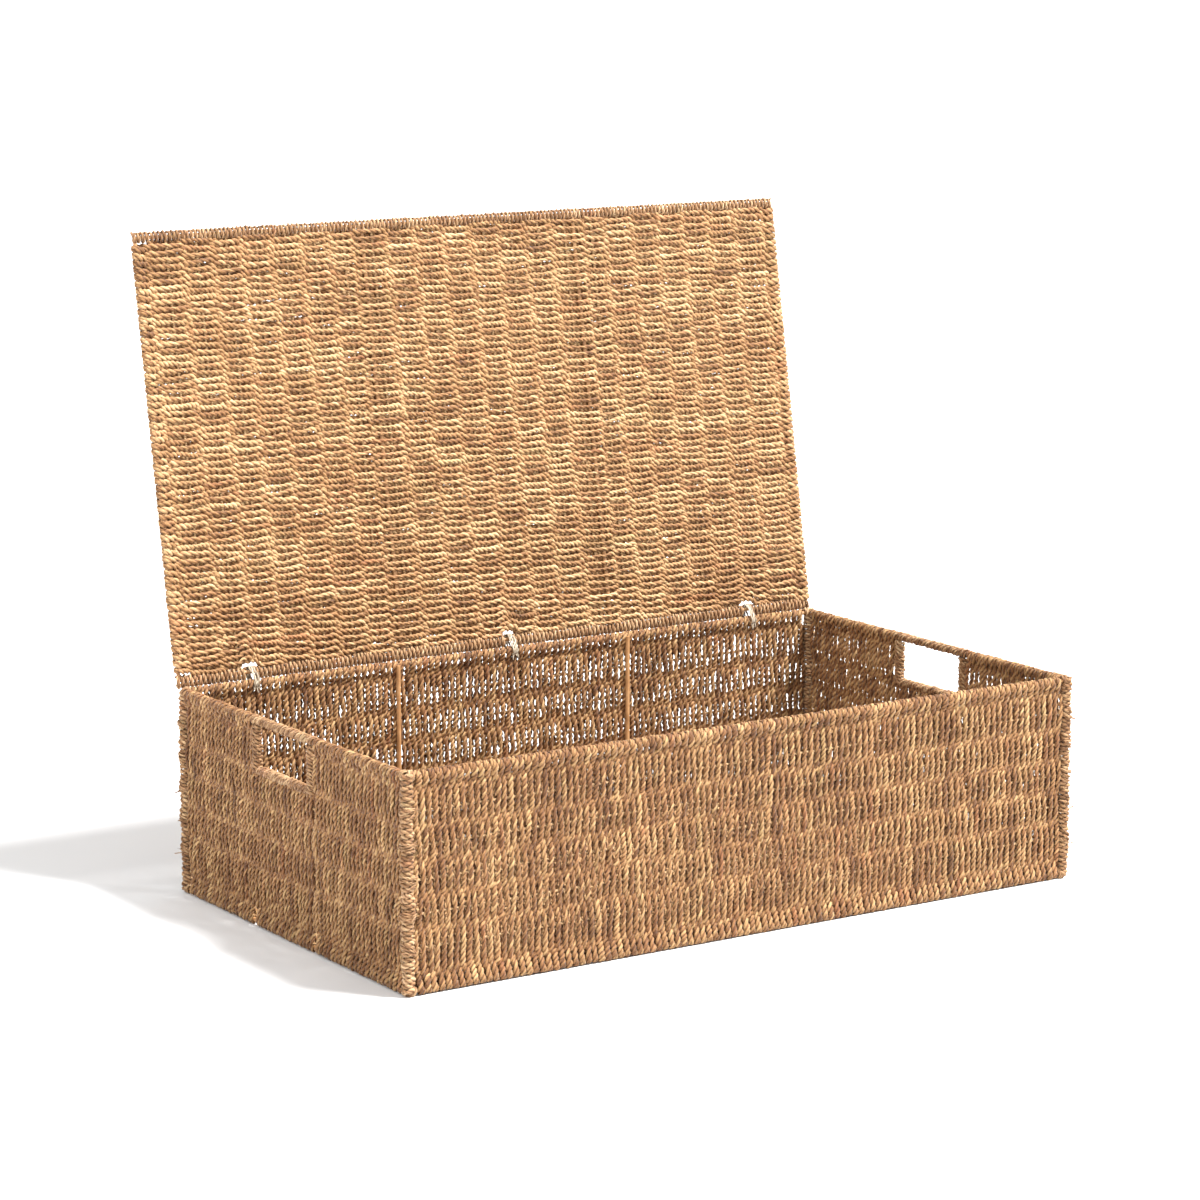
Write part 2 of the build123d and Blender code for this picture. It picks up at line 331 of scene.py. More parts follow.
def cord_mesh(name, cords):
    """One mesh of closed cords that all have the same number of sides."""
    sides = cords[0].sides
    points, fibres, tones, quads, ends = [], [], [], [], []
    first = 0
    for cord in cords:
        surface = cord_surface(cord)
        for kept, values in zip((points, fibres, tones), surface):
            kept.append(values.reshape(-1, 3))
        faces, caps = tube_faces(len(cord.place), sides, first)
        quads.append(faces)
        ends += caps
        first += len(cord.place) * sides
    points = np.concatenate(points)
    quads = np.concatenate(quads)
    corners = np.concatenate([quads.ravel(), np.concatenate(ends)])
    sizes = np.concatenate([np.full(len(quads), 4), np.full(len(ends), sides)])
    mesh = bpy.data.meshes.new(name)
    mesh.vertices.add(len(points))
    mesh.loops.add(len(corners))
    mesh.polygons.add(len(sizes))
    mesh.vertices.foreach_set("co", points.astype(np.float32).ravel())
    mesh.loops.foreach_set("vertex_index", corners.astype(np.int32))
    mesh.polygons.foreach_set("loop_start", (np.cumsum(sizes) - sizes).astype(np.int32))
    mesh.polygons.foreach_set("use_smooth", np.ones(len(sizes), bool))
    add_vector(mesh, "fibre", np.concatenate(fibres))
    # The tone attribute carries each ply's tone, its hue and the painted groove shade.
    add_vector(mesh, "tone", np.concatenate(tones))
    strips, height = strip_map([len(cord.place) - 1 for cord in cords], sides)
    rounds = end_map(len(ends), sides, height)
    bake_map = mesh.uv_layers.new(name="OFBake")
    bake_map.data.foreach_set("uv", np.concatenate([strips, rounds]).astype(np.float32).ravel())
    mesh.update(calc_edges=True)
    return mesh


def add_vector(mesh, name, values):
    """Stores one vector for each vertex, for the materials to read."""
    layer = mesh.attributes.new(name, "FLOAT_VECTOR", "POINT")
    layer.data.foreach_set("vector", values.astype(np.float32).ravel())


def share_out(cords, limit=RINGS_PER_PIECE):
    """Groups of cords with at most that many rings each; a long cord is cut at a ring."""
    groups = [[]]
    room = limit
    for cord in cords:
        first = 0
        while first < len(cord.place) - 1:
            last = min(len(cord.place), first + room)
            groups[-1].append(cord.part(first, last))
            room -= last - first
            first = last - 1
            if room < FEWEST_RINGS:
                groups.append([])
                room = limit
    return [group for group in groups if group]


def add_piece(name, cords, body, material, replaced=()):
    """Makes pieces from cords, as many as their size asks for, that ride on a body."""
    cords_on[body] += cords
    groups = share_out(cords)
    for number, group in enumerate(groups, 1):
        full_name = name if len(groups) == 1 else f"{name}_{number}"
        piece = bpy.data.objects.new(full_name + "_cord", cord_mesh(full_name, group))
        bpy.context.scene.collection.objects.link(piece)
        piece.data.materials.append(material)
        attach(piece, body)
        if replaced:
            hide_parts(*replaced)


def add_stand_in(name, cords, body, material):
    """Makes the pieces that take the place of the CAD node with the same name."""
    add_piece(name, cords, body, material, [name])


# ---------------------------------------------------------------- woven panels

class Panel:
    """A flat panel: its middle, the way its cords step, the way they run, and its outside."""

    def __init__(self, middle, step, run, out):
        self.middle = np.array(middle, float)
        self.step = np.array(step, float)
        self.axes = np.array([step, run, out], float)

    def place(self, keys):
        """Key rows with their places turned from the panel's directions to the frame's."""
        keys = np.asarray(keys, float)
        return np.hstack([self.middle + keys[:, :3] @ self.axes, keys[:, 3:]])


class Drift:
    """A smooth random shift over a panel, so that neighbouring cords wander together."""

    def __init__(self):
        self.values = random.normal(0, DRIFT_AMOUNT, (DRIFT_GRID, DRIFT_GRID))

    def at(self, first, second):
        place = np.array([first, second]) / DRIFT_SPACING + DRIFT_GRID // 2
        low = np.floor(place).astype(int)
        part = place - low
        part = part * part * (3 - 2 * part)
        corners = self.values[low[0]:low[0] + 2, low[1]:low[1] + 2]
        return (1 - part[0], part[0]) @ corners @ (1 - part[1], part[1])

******

Challenge – All of the data needs to be printed once more, exactly.

Result –
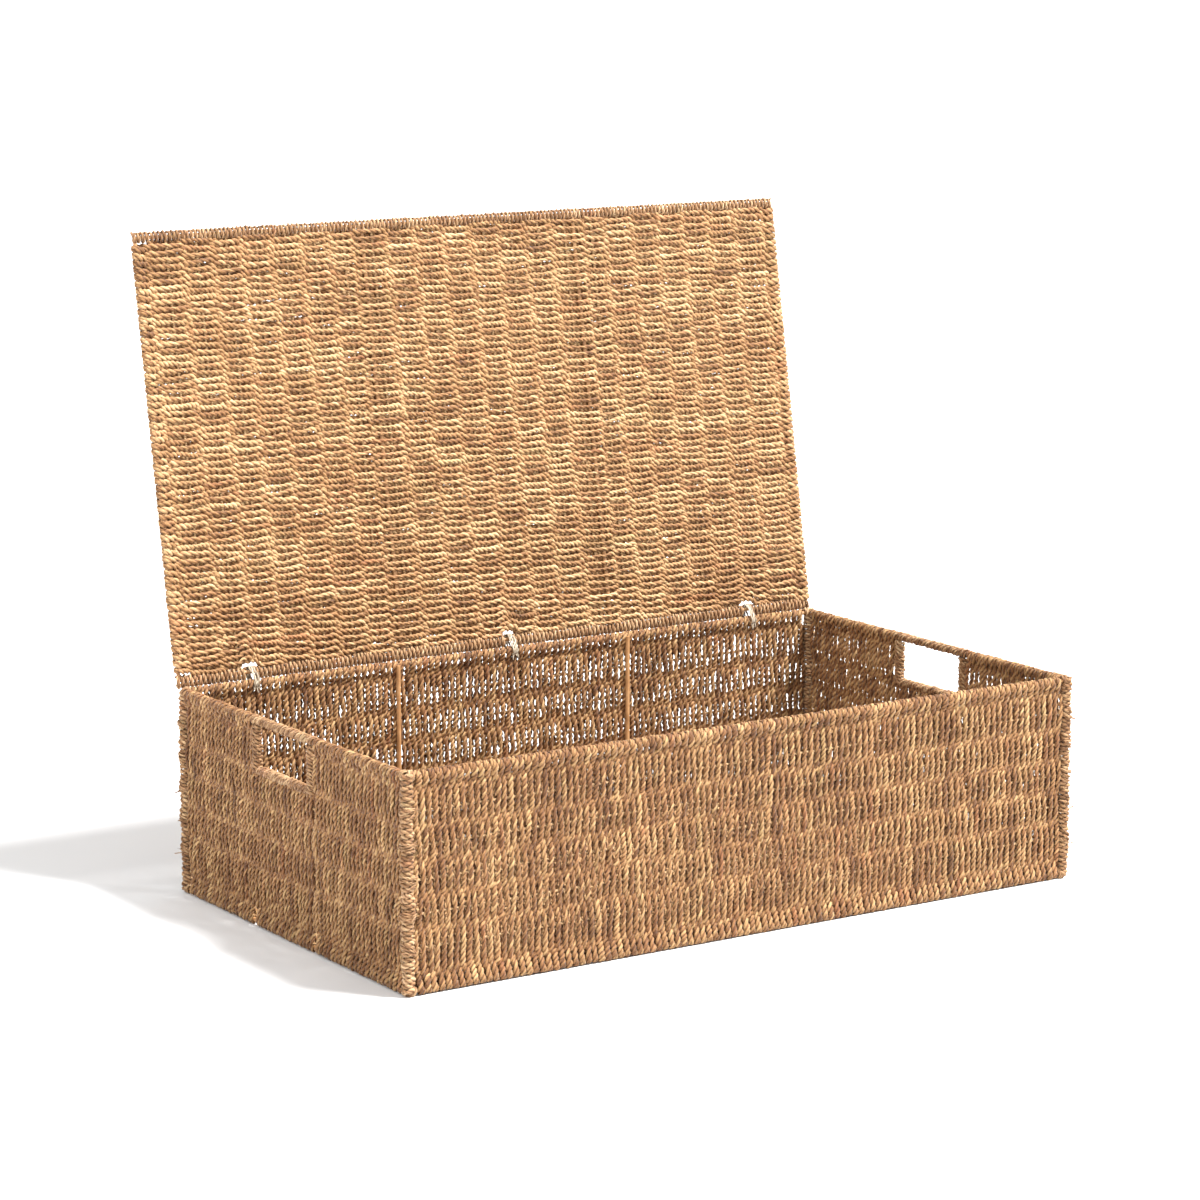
Write part 2 of the build123d and Blender code for this picture. It picks up at line 331 of scene.py. More parts follow.
def cord_mesh(name, cords):
    """One mesh of closed cords that all have the same number of sides."""
    sides = cords[0].sides
    points, fibres, tones, quads, ends = [], [], [], [], []
    first = 0
    for cord in cords:
        surface = cord_surface(cord)
        for kept, values in zip((points, fibres, tones), surface):
            kept.append(values.reshape(-1, 3))
        faces, caps = tube_faces(len(cord.place), sides, first)
        quads.append(faces)
        ends += caps
        first += len(cord.place) * sides
    points = np.concatenate(points)
    quads = np.concatenate(quads)
    corners = np.concatenate([quads.ravel(), np.concatenate(ends)])
    sizes = np.concatenate([np.full(len(quads), 4), np.full(len(ends), sides)])
    mesh = bpy.data.meshes.new(name)
    mesh.vertices.add(len(points))
    mesh.loops.add(len(corners))
    mesh.polygons.add(len(sizes))
    mesh.vertices.foreach_set("co", points.astype(np.float32).ravel())
    mesh.loops.foreach_set("vertex_index", corners.astype(np.int32))
    mesh.polygons.foreach_set("loop_start", (np.cumsum(sizes) - sizes).astype(np.int32))
    mesh.polygons.foreach_set("use_smooth", np.ones(len(sizes), bool))
    add_vector(mesh, "fibre", np.concatenate(fibres))
    # The tone attribute carries each ply's tone, its hue and the painted groove shade.
    add_vector(mesh, "tone", np.concatenate(tones))
    strips, height = strip_map([len(cord.place) - 1 for cord in cords], sides)
    rounds = end_map(len(ends), sides, height)
    bake_map = mesh.uv_layers.new(name="OFBake")
    bake_map.data.foreach_set("uv", np.concatenate([strips, rounds]).astype(np.float32).ravel())
    mesh.update(calc_edges=True)
    return mesh


def add_vector(mesh, name, values):
    """Stores one vector for each vertex, for the materials to read."""
    layer = mesh.attributes.new(name, "FLOAT_VECTOR", "POINT")
    layer.data.foreach_set("vector", values.astype(np.float32).ravel())


def share_out(cords, limit=RINGS_PER_PIECE):
    """Groups of cords with at most that many rings each; a long cord is cut at a ring."""
    groups = [[]]
    room = limit
    for cord in cords:
        first = 0
        while first < len(cord.place) - 1:
            last = min(len(cord.place), first + room)
            groups[-1].append(cord.part(first, last))
            room -= last - first
            first = last - 1
            if room < FEWEST_RINGS:
                groups.append([])
                room = limit
    return [group for group in groups if group]


def add_piece(name, cords, body, material, replaced=()):
    """Makes pieces from cords, as many as their size asks for, that ride on a body."""
    cords_on[body] += cords
    groups = share_out(cords)
    for number, group in enumerate(groups, 1):
        full_name = name if len(groups) == 1 else f"{name}_{number}"
        piece = bpy.data.objects.new(full_name + "_cord", cord_mesh(full_name, group))
        bpy.context.scene.collection.objects.link(piece)
        piece.data.materials.append(material)
        attach(piece, body)
        if replaced:
            hide_parts(*replaced)


def add_stand_in(name, cords, body, material):
    """Makes the pieces that take the place of the CAD node with the same name."""
    add_piece(name, cords, body, material, [name])


# ---------------------------------------------------------------- woven panels

class Panel:
    """A flat panel: its middle, the way its cords step, the way they run, and its outside."""

    def __init__(self, middle, step, run, out):
        self.middle = np.array(middle, float)
        self.step = np.array(step, float)
        self.axes = np.array([step, run, out], float)

    def place(self, keys):
        """Key rows with their places turned from the panel's directions to the frame's."""
        keys = np.asarray(keys, float)
        return np.hstack([self.middle + keys[:, :3] @ self.axes, keys[:, 3:]])


class Drift:
    """A smooth random shift over a panel, so that neighbouring cords wander together."""

    def __init__(self):
        self.values = random.normal(0, DRIFT_AMOUNT, (DRIFT_GRID, DRIFT_GRID))

    def at(self, first, second):
        place = np.array([first, second]) / DRIFT_SPACING + DRIFT_GRID // 2
        low = np.floor(place).astype(int)
        part = place - low
        part = part * part * (3 - 2 * part)
        corners = self.values[low[0]:low[0] + 2, low[1]:low[1] + 2]
        return (1 - part[0], part[0]) @ corners @ (1 - part[1], part[1])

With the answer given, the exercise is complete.